- **DIRECTION**: Your task is to restate the data word for word.

- **SOURCE EXCERPT**:
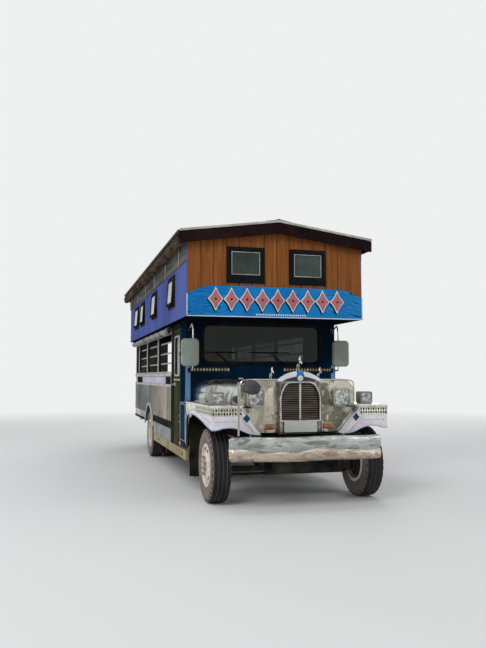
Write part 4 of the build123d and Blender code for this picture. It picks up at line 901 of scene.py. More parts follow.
def rear_wheel(side, name):
    body = "rear_wheels_" + name
    bm = bmesh.new()
    for x in TWIN_X:
        tyre_shape(bm, side * x, REAR_Y, side)
    piece("twin_tread_" + name, bm, body, "tyre", "tyre_rubber", stands_for=("rear_tyres_" + name,))
    bm = bmesh.new()
    for x in TWIN_X:
        barrel(bm, side * x, REAR_Y, side)
    disc_and_hub(bm, side * TWIN_X[0], REAR_Y, side, [(-0.058, 0.2035), (-0.068, 0.200), (-0.076, 0.192),
                                                      (-0.088, 0.175), (-0.098, 0.155), (-0.104, 0.138),
                                                      (-0.106, 0.090)],
                 [(-0.104, 0.092), (-0.060, 0.090), (-0.045, 0.084), (-0.028, 0.074), (-0.024, 0.060),
                  (-0.023, 0.0)], [(-0.320, 0.0), (-0.320, 0.160), (-0.165, 0.164), (-0.140, 0.150),
                                   (-0.110, 0.120), (-0.110, 0.0)], (-0.100, 0.118))
    piece("twin_disc_" + name, bm, body, "cream_rim", "cream_wheel", "nut_steel", "dark_frame",
          stands_for=("rear_rims_" + name,))


# Bumper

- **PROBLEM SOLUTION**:
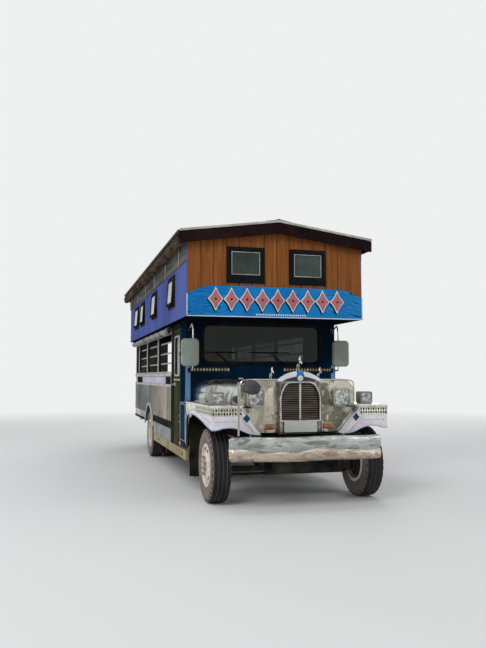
Write part 4 of the build123d and Blender code for this picture. It picks up at line 901 of scene.py. More parts follow.
def rear_wheel(side, name):
    body = "rear_wheels_" + name
    bm = bmesh.new()
    for x in TWIN_X:
        tyre_shape(bm, side * x, REAR_Y, side)
    piece("twin_tread_" + name, bm, body, "tyre", "tyre_rubber", stands_for=("rear_tyres_" + name,))
    bm = bmesh.new()
    for x in TWIN_X:
        barrel(bm, side * x, REAR_Y, side)
    disc_and_hub(bm, side * TWIN_X[0], REAR_Y, side, [(-0.058, 0.2035), (-0.068, 0.200), (-0.076, 0.192),
                                                      (-0.088, 0.175), (-0.098, 0.155), (-0.104, 0.138),
                                                      (-0.106, 0.090)],
                 [(-0.104, 0.092), (-0.060, 0.090), (-0.045, 0.084), (-0.028, 0.074), (-0.024, 0.060),
                  (-0.023, 0.0)], [(-0.320, 0.0), (-0.320, 0.160), (-0.165, 0.164), (-0.140, 0.150),
                                   (-0.110, 0.120), (-0.110, 0.0)], (-0.100, 0.118))
    piece("twin_disc_" + name, bm, body, "cream_rim", "cream_wheel", "nut_steel", "dark_frame",
          stands_for=("rear_rims_" + name,))


# Bumper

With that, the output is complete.